● **WHAT IS EXPECTED**
Quote, with no changes, the lines that run from the top of the material to the line with "scoop_reach = 3.0", both included.

>> start PROVIDED MATERIAL

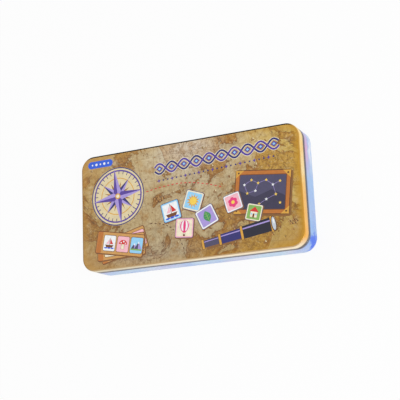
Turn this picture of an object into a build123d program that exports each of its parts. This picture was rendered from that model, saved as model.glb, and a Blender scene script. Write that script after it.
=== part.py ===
from build123d import *
import math
import os

# A memory card game in a hinged tin: a shallow case, a lid on two rolled hinges at the back,
# and a formed tray that keeps stacks of square picture cards and one stack of long boards.
# Millimetres. The tin lies on its underside, lid up. X runs along its length, Y to the hinges,
# Z up, and the origin is the middle of the underside.

# Tin, outside
case_length = 205.0
case_width = 103.0
corner_radius = 12.0
base_wall_height = 19.8
rim_gap = 0.3
lid_height = 9.9
sheet = 0.3
bottom_radius = 1.5
shoulder_radius = 1.2

# Rims: both are rolled inwards, and the lid's slides down over the neck of the base
curl_radius = 0.55
curl_turn = 270
nest_clearance = 0.6
neck_height = 7.0
step_radius = 0.5

# Stiffening bead pressed up into the floor
bead_inset = 7.5
bead_width = 3.4
bead_height = 0.6
bead_flange = 0.5

# Hinges: a base, a lid and a base knuckle on each wire pin
hinge_from_end = 42.5
knuckle_length = 8.0
knuckle_gap = 0.2
pin_radius = 0.6
pin_clearance = 0.05
hinge_standoff = 0.15
tongue_length = 5.0
tongue_corner = 2.0

# Tray
tray_sheet = 0.5
tray_clearance = 0.6
tray_draft = 2.0
tray_edge_bevel = 1.2
tray_margin = 5.0
tray_rib = 2.1
bead_headroom = 0.3
stack_recess = 3.5
least_finger_gap = 5.0
board_finger_gap = 13.8
scoop_radius = 9.0
scoop_reach = 3.0

# Printed contents
card_size = 37.0
card_thickness = 2.0
card_corner = 2.0
cards_per_stack = 8
board_count = 10
board_thickness = 1.5
board_corner = 3.0
card_clearance = 0.4
leaflet_paper = 0.3
leaflet_fold_gap = 0.1
leaflet_margin = 1.5

# Small bends, rolls and card corners are drawn as flats that each turn by this many degrees
flat_turn = 45

# Levels and places that follow from the sizes above
half_sheet = sheet / 2
lid_rim_level = base_wall_height + rim_gap
lid_top = lid_rim_level + lid_height
neck_inset = 2 * curl_radius + nest_clearance
neck_top = base_wall_height + neck_height
curl_middle = curl_radius - half_sheet

hole_radius = pin_radius + pin_clearance
knuckle_radius = hole_radius + sheet
hinge_y = case_width / 2 + hinge_standoff + knuckle_radius
hinge_level = base_wall_height + rim_gap / 2
knuckle_pitch = knuckle_length + knuckle_gap
pin_length = 2 * knuckle_pitch + knuckle_length

leaflet_thickness = 2 * leaflet_paper + leaflet_fold_gap
stack_height = max(cards_per_stack * card_thickness,
                   leaflet_thickness + board_count * board_thickness)
well_floor = sheet + bead_height + bead_headroom + tray_sheet
deck_level = well_floor + stack_height + stack_recess
well_depth = deck_level - well_floor
well_spread = 2 * well_depth * math.tan(math.radians(tray_draft))

tray_inset = neck_inset + 2 * curl_radius + tray_clearance
tray_height = deck_level - sheet
deck_inset = tray_inset + tray_height * math.tan(math.radians(tray_draft))
deck_length = case_length - 2 * deck_inset
deck_width = case_width - 2 * deck_inset

card_well = card_size + 2 * card_clearance + well_spread
board_well_length = deck_length - 2 * tray_margin - 2 * board_finger_gap - card_well
board_well_width = deck_width - 3 * tray_rib - card_well
board_length = board_well_length - well_spread - 2 * card_clearance
board_width = board_well_width - well_spread - 2 * card_clearance

front_row_y = (card_well - deck_width) / 2 + tray_rib
back_row_y = (deck_width - board_well_width) / 2 - tray_rib
board_x = (board_well_length - deck_length) / 2 + tray_margin
back_card_x = (deck_length - card_well) / 2 - tray_margin - board_finger_gap
row_length = deck_length - 2 * tray_margin
front_count = int((row_length + least_finger_gap) / (card_well + least_finger_gap))
front_pitch = (row_length - card_well) / max(front_count - 1, 1)
front_xs = [(i - (front_count - 1) / 2) * front_pitch for i in range(front_count)]
card_places = [(x, front_row_y) for x in front_xs] + [(back_card_x, back_row_y)]


# Shapes shared by the tin, the tray and the cards
def bend(x, y, radius, start, turn):
    """Points round a bend about x, y, from the start angle through the turn."""
    count = max(round(abs(turn) / flat_turn), 1)
    angles = [math.radians(start + turn * i / count) for i in range(count + 1)]
    return [(x + radius * math.cos(a), y + radius * math.sin(a)) for a in angles]


def soft_rectangle(length, width, corner):
    """A rectangle with a bend at each corner."""
    x, y = length / 2 - corner, width / 2 - corner
    centres = [(x, y), (-x, y), (-x, -y), (x, -y)]
    points = [point for i, (cx, cy) in enumerate(centres)
              for point in bend(cx, cy, corner, 90 * i, 90)]
    return make_face(Polyline(*points, close=True))


def outline(inset):
    """The tin's rounded outline, drawn in from the outer wall by inset."""
    return RectangleRounded(case_length - 2 * inset, case_width - 2 * inset,
                            corner_radius - inset)


def plate(inset, thickness):
    return extrude(outline(inset), amount=thickness)


def swept_sheet(line, inset=0.0):
    """Sheet metal along a line drawn inwards and up, carried round the outline."""
    path = outline(inset).face().outer_wire()
    inwards = Vector(0, 0, 1).cross(path % 0)
    start = Plane(origin=path @ 0, x_dir=inwards, z_dir=path % 0)
    return sweep(start * trace(line, sheet).face(), path=path)


# Tin
def base_wall():
    """Bottom corner, wall, step, neck and the neck's rim rolled inwards."""
    neck = neck_inset + half_sheet
    rim = neck_top - curl_radius
    low = bottom_radius - half_sheet
    turn = step_radius - half_sheet
    points = [(2 * bottom_radius, half_sheet)]
    points += bend(bottom_radius, bottom_radius, low, 270, -90)
    points += bend(step_radius, base_wall_height - step_radius, turn, 180, -90)
    points += bend(neck - step_radius, base_wall_height - half_sheet + step_radius,
                   step_radius, 270, 90)
    points += bend(neck + curl_middle, rim, curl_middle, 180, -curl_turn)
    return swept_sheet(Polyline(*points))


def floor_bead():
    """A flat-topped rib pressed up, with a short flange on each side."""
    half = bead_width / 2
    top = half - bead_height
    line = Polyline(
        (-half - bead_flange, half_sheet), (-half, half_sheet),
        (-top, half_sheet + bead_height), (top, half_sheet + bead_height),
        (half, half_sheet), (half + bead_flange, half_sheet),
    )
    return swept_sheet(line, bead_inset)


def base_floor():
    rim_ring = plate(bottom_radius, sheet) - plate(bead_inset - bead_width / 2, sheet)
    panel = plate(bead_inset + bead_width / 2, sheet)
    return rim_ring + panel + floor_bead()


def knuckle(up):
    """A tongue of sheet that leaves the wall and is rolled round the pin."""
    wall = case_width / 2 - half_sheet
    far = hinge_level + up * tongue_length
    side = Plane(origin=(-knuckle_length / 2, 0, 0), x_dir=(0, 1, 0), z_dir=(1, 0, 0))
    roll = Pos(hinge_y, hinge_level) * Circle(knuckle_radius)
    tongue_width = hinge_y - hole_radius - wall
    tongue = Pos(wall + tongue_width / 2, (hinge_level + far) / 2) * Rectangle(
        tongue_width, tongue_length)
    hole = Pos(hinge_y, hinge_level) * Circle(hole_radius)
    solid = extrude(side * (roll + tongue - hole), amount=knuckle_length)
    ends = solid.edges().filter_by(Axis.Y).group_by(Axis.Z)[-1 if up > 0 else 0]
    return fillet(ends, tongue_corner)


def hinge_xs():
    x = case_length / 2 - hinge_from_end
    return (-x, x)


def tin_base():
    part = base_wall() + base_floor()
    for x in hinge_xs():
        for side in (-1, 1):
            part += Pos(x + side * knuckle_pitch, 0, 0) * knuckle(-1)
    return part


def tin_lid():
    """Top panel, round shoulder and skirt, with the rim rolled inwards."""
    rim = lid_rim_level + curl_radius
    top = lid_top - half_sheet
    skirt = FilletPolyline((2 * shoulder_radius, top), (half_sheet, top), (half_sheet, rim),
                           radius=shoulder_radius - half_sheet)
    curl = Polyline(*bend(half_sheet + curl_middle, rim, curl_middle, 180, curl_turn))
    panel = Pos(0, 0, lid_top - sheet) * plate(shoulder_radius, sheet)
    part = swept_sheet(skirt + curl) + panel
    for x in hinge_xs():
        part += Pos(x, 0, 0) * knuckle(1)
    return part


def hinge_pin():
    return Pos(0, hinge_y, hinge_level) * Cylinder(pin_radius, pin_length, rotation=(0, 90, 0))


# Tray
def pocket(length, width, corner, grown):
    """A well from the deck down, narrowing by the draft; grown gives its outer skin."""
    mouth = soft_rectangle(length + 2 * grown, width + 2 * grown, corner + grown)
    block = extrude(Pos(0, 0, deck_level) * mouth, amount=-well_depth - grown)
    walls = block.faces().filter_by(Axis.Z, reverse=True)
    return draft(walls, Plane(origin=(0, 0, deck_level)), -tray_draft)


def scoop(start, end, y, grown):
    """A half-round finger notch across the web between two wells."""
    across = Plane(origin=(start - grown, y, deck_level), x_dir=(0, 1, 0), z_dir=(1, 0, 0))
    half_disc = Circle(scoop_radius + grown) - Pos(0, scoop_radius) * Rectangle(
        4 * scoop_radius, 2 * scoop_radius)
    return extrude(across * half_disc, amount=end - start + 2 * grown)


def recesses(grown):
    """All wells and finger notches as one body, at the mouth's size plus grown."""
    well_corner = card_corner + card_clearance
    parts = [Pos(x, y, 0) * pocket(card_well, card_well, well_corner, grown)
             for x, y in card_places]
    parts.append(Pos(board_x, back_row_y, 0)
                 * pocket(board_well_length, board_well_width,
                          board_corner + card_clearance, grown))
    half = card_well / 2
    for left, right in zip(front_xs, front_xs[1:]):
        parts.append(scoop(left + half - scoop_reach, right - half + scoop_reach,
                           front_row_y, grown))
    board_end = board_x + board_well_length / 2
    parts.append(scoop(board_end - scoop_reach, back_card_x - half + scoop_reach,
                       back_row_y, grown))
    parts.append(scoop(back_card_x + half - scoop_reach, deck_length / 2 - tray_margin,
                       back_row_y, grown))
    whole = parts[0]
    for part in parts[1:]:
        whole += part
    return whole


def tray_block(grown, height):
    """The deck and skirt as a solid block, with the deck's edge bevelled."""
    block = extrude(Pos(0, 0, sheet) * outline(tray_inset - grown), amount=height,
                    taper=tray_draft)
    return chamfer(block.faces().sort_by(Axis.Z)[-1].edges(), tray_edge_bevel)


def card_tray():
    skin = tray_block(0, tray_height)
    hollow = tray_block(-tray_sheet, tray_height - tray_sheet)
    return skin - hollow + recesses(tray_sheet) - recesses(0)


# Contents
def slab(length, width, thickness, corner):
    return extrude(soft_rectangle(length, width, corner), amount=thickness)


def rules_leaflet():
    """One sheet folded once, with its round fold at the back."""
    length = board_length - 2 * leaflet_margin
    half = board_width / 2 - leaflet_margin
    middle = leaflet_paper / 2
    fold = (leaflet_thickness - leaflet_paper) / 2
    points = [(-half, middle)]
    points += bend(half - fold - middle, middle + fold, fold, -90, 180)
    points += [(-half, middle + 2 * fold)]
    profile = trace(Polyline(*points), leaflet_paper).face()
    side = Plane(origin=(board_x - length / 2, back_row_y, well_floor),
                 x_dir=(0, 1, 0), z_dir=(1, 0, 0))
    return extrude(side * profile, amount=length)


def boards():
    board = slab(board_length, board_width, board_thickness, board_corner)
    bottom = well_floor + leaflet_thickness
    return [Pos(board_x, back_row_y, bottom + i * board_thickness) * board
            for i in range(board_count)]


def cards():
    card = slab(card_size, card_size, card_thickness, card_corner)
    return [Pos(x, y, well_floor + i * card_thickness) * card
            for x, y in card_places for i in range(cards_per_stack)]


def nodes():
    left_x, right_x = hinge_xs()
    pin = hinge_pin()
    pieces = {
        "tin_base": tin_base(),
        "tin_lid": tin_lid(),
        "hinge_pin_left": Pos(left_x, 0, 0) * pin,
        "hinge_pin_right": Pos(right_x, 0, 0) * pin,
        "card_tray": card_tray(),
        "rules_leaflet": rules_leaflet(),
    }
    for number, board in enumerate(boards(), start=1):
        pieces[f"country_board_{number:02d}"] = board
    for number, card in enumerate(cards(), start=1):
        pieces[f"picture_card_{number:02d}"] = card
    return pieces


os.makedirs("parts", exist_ok=True)
for name, piece in nodes().items():
    export_step(piece, f"parts/{name}.step")
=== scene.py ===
"""The memory card game tin: its print and metal, the tray and cards inside, floor, light and camera."""

import math

import bmesh
import bpy
from mathutils import Matrix, Vector
from mathutils.geometry import delaunay_2d_cdt

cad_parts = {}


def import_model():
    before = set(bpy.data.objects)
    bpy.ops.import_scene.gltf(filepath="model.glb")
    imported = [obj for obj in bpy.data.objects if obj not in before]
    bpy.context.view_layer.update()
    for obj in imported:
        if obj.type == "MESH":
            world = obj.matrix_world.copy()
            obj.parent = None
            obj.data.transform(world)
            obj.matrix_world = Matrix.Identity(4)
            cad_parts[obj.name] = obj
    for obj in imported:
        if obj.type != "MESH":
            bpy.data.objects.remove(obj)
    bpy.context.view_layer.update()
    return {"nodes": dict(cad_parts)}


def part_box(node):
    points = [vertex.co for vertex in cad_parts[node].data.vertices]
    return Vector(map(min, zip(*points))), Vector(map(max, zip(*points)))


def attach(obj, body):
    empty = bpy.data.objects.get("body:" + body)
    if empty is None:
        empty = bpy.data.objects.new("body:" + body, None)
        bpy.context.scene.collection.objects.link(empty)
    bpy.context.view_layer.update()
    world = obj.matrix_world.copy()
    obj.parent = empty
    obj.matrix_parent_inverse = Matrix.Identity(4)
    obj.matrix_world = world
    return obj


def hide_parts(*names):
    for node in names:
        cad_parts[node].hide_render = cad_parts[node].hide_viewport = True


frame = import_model()
MM = 0.001

# Camera, from a fit of the tin's edges in the photograph
frame_px = 400
focal_px = 980.9
sensor_mm = 36.0
view_azimuth = -60.08
view_elevation = 62.18
view_roll = 65.37
view_distance = 834.9
view_target = Vector((5.5, 1.8, 15.0))

# Tin, in millimetres
lid_low, lid_high = (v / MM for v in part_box("tin_lid"))
half_length = lid_high.x
half_width = -lid_low.y
lid_top = lid_high.z
corner_radius = 12.0
corner_steps = 14
corner_signs = ((1, 1), (-1, 1), (-1, -1), (1, -1))
sheet = 0.3
half_sheet = sheet / 2
bottom_radius = 1.5
shoulder_radius = 1.2
step_radius = 0.5
panel_inset = 3.0
wall_top = 19.8
wall_rows = (8.0, 14.0)
lid_rim = wall_top + 0.3
skirt_rows = (26.0, 23.0)
curl_radius = 0.55
curl_turn = 270
neck_inset = 1.7
neck_top = 26.8
bead_inset = 7.5
bead_width = 3.4
bead_height = 0.6
bead_ease = 0.25
floor_panel_inset = 10.4
floor_rim_inset = 4.0

# Hinges
pin_low, pin_high = (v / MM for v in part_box("hinge_pin_right"))
hinge_y = (pin_low.y + pin_high.y) / 2
hinge_z = (pin_low.z + pin_high.z) / 2
hinge_x = (pin_low.x + pin_high.x) / 2
knuckle_length = 8.0
knuckle_pitch = 8.2
hole_radius = 0.65
knuckle_radius = 0.95
tongue_length = 5.0
tongue_corner = 2.0
tongue_sink = 0.1
tongue_start = 0.4
roll_start = 170
roll_turn = 310
hole_turn = 300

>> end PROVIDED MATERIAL

● **SOLUTION FOR THIS PROBLEM**
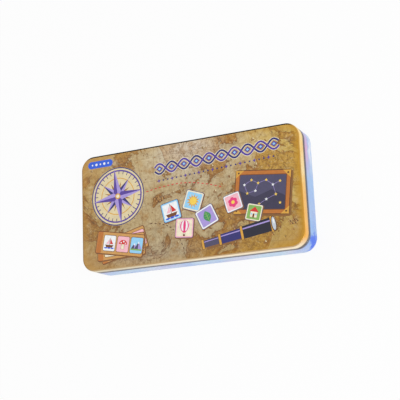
Turn this picture of an object into a build123d program that exports each of its parts. This picture was rendered from that model, saved as model.glb, and a Blender scene script. Write that script after it.
=== part.py ===
from build123d import *
import math
import os

# A memory card game in a hinged tin: a shallow case, a lid on two rolled hinges at the back,
# and a formed tray that keeps stacks of square picture cards and one stack of long boards.
# Millimetres. The tin lies on its underside, lid up. X runs along its length, Y to the hinges,
# Z up, and the origin is the middle of the underside.

# Tin, outside
case_length = 205.0
case_width = 103.0
corner_radius = 12.0
base_wall_height = 19.8
rim_gap = 0.3
lid_height = 9.9
sheet = 0.3
bottom_radius = 1.5
shoulder_radius = 1.2

# Rims: both are rolled inwards, and the lid's slides down over the neck of the base
curl_radius = 0.55
curl_turn = 270
nest_clearance = 0.6
neck_height = 7.0
step_radius = 0.5

# Stiffening bead pressed up into the floor
bead_inset = 7.5
bead_width = 3.4
bead_height = 0.6
bead_flange = 0.5

# Hinges: a base, a lid and a base knuckle on each wire pin
hinge_from_end = 42.5
knuckle_length = 8.0
knuckle_gap = 0.2
pin_radius = 0.6
pin_clearance = 0.05
hinge_standoff = 0.15
tongue_length = 5.0
tongue_corner = 2.0

# Tray
tray_sheet = 0.5
tray_clearance = 0.6
tray_draft = 2.0
tray_edge_bevel = 1.2
tray_margin = 5.0
tray_rib = 2.1
bead_headroom = 0.3
stack_recess = 3.5
least_finger_gap = 5.0
board_finger_gap = 13.8
scoop_radius = 9.0
scoop_reach = 3.0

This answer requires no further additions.